While not all pairings are the best of friends off-court, the Woodies were also great mates. “I do think it helps. Being the more senior partner, it’s Aussie culture to offer advice to the next generation. I knew he was one of the best juniors in the world.
“We had the same passions and I wanted to know the person I was playing with, because in pressure moments, if you don’t know that person, you may not be able to play ‘as one’. We didn’t need to hang out in our time off because we had that special bond at tournaments. If you’re together too much, it can break you. I never got tired of being around Todd.”
Woodforde claims that Atlanta ’96 was the highlight of his storied career. “We were ecstatic to go to the Olympics, and it was probably the biggest moment. As a little fella growing up, I’d always be glued to the Games.
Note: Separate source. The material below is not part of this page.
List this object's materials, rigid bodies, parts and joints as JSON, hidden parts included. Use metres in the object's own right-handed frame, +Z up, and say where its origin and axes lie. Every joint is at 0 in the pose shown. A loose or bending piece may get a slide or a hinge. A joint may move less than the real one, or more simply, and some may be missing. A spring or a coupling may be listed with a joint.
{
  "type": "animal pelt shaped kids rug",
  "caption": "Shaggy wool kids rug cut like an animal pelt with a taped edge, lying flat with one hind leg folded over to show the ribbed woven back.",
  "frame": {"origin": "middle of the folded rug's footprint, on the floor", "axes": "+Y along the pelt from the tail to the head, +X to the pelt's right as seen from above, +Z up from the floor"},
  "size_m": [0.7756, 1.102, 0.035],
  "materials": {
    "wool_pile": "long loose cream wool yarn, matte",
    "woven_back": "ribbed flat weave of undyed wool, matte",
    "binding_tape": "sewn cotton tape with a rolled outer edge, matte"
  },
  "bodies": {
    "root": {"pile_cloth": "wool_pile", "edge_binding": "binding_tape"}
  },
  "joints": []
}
I always wondered, will I get that opportunity to be an Olympian?
“I didn’t get chosen for 1992, so it burned strong in me that, for Atlanta, there’s no way I’m missing it. We were top seeds, and that was maybe our strongest year together. To walk out at the Opening Ceremony and to stay in the [Olympic] Village, it was so different to what we knew as tennis players. You have the Davis Cup, but tennis is an individual sport for nine-tenths of the year. Being at the Olympics, I was so amped every day. Wearing that green and gold, you never wanted to take off the tracksuit. You’d have to tear it off us.”
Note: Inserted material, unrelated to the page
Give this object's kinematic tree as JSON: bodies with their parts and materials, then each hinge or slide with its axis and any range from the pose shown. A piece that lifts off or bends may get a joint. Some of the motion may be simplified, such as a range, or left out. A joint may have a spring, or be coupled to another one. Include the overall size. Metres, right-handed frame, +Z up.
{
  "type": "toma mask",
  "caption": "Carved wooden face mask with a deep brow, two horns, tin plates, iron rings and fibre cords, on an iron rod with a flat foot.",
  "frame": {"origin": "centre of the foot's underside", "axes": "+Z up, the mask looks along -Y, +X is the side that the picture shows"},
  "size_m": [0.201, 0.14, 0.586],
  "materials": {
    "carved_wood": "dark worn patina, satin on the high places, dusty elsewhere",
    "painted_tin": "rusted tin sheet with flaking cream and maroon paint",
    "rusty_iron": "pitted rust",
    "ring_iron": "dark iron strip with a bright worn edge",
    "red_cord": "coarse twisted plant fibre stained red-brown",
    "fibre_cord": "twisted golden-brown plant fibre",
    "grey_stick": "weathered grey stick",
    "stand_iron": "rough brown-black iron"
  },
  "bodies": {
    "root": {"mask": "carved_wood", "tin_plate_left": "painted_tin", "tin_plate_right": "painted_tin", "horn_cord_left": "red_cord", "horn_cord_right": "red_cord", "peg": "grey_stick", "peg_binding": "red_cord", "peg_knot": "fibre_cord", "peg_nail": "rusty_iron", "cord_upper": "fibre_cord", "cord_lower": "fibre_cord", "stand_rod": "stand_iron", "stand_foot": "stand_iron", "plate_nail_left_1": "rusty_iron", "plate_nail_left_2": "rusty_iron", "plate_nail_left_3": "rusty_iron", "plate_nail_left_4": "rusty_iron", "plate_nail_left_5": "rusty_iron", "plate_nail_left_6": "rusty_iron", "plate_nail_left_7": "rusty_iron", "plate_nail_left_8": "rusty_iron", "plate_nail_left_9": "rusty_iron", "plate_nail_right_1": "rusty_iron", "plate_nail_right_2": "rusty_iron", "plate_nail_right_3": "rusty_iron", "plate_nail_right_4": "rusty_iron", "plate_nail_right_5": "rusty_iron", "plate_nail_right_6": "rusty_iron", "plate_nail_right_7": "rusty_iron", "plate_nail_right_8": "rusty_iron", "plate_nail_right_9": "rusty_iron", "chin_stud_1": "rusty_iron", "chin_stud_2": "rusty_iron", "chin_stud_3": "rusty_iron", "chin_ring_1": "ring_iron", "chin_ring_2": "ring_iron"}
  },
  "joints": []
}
Being major medal hopes, meanwhile, made them stars within the Australia squad – and fostered a great togetherness in the Village, remembers Woodforde. “We had the basketball team on our corridor – the Boomers – and we got to know them very well. You’d come back into the dorms after your match and there would be incredible camaraderie. The others saw us as potential winners, so it’d be like, ‘There’s the Woodies, they’re favourites for gold!’.
“The Boomers were great. It was so exciting to come back each day and find out how they did. You almost cared more about their result than yours, and they’d be the same: ‘Did you whip those guys in two sets today?’ When we got into the medal stages, it just grew, lots of other athletes were coming to our games.”
The Woodies defeated Great Britain’s Neil Broad and Tim Henman in the final, but Woodforde claims the real test was in their semi against Dutch duo Jacco Eltingh and Paul Haarhuis, who they beat 18-16 in a long third set. “That was the bigger match, because we played them a lot on the tour and they could beat us,” he said.
“It felt like our gold-medal game. It was a really long match in brutal conditions, like what Olympians should be going through. So it was almost a relief to play Henman and Broad. Tim was a great player but didn’t play a lot of doubles. It was bigger for them than it was for us. We had the edge. It was probably my most cherished sporting moment. Singing the anthem, watching the flag rise, and seeing the other Australian Olympians in the crowd, it was quite overwhelming.”
After their glory in Atlanta, the Woodies moved into Sydney 2000 as home favourites. Those Games now produce mixed feelings, however, as the pair came up one short in the final, losing to Sebastien Lareau and Daniel Nestor in what would prove to be their last-ever fixture together.
“The memories of Sydney will never wane,” Woodforde said. “It was great to be playing at home, we were having a strong year, and it was our last event, because I was retiring. The Olympics are an emotional time anyway, so it was an extreme mix.
“In the end, we lost, not because we played badly but because our Canadian opponents did exceptionally well. It was disappointing but afterwards we said, ‘Even though we’ve got silver around our necks, our partnership together has been a gold-medal one.’ It was a way of dealing with losing maybe, but it was meaningful, to put it in that context.”
The power of the Games still shines bright in Woodforde. “I often do talks in schools and take my medals in, and it’s amazing to see the effect on both kids and adults,” he said. “They’re mesmerising. People gravitate towards them.
“I can be introduced as a 17-time grand slam champion [he won a men’s doubles slam without Woodbridge, and five mixed doubles slams], which is pretty neat, but I’ve learned that I don’t need it. I can simply say ‘I’m Mark Woodforde, an Olympian who was able to win a gold and silver’ and that kills it. I don’t need the rest of the career.”
That gold and silver, meanwhile, put the Woodies in elevated company: they’re jointly the 27th most successful tennis players, male or female, in Olympic history – along with Roger Federer. “That’s a fantastic fact,” said Woodforde. “I’m going to be dropping it into conversations from now on. It’s never too shabby to be level with Roger Federer at anything.”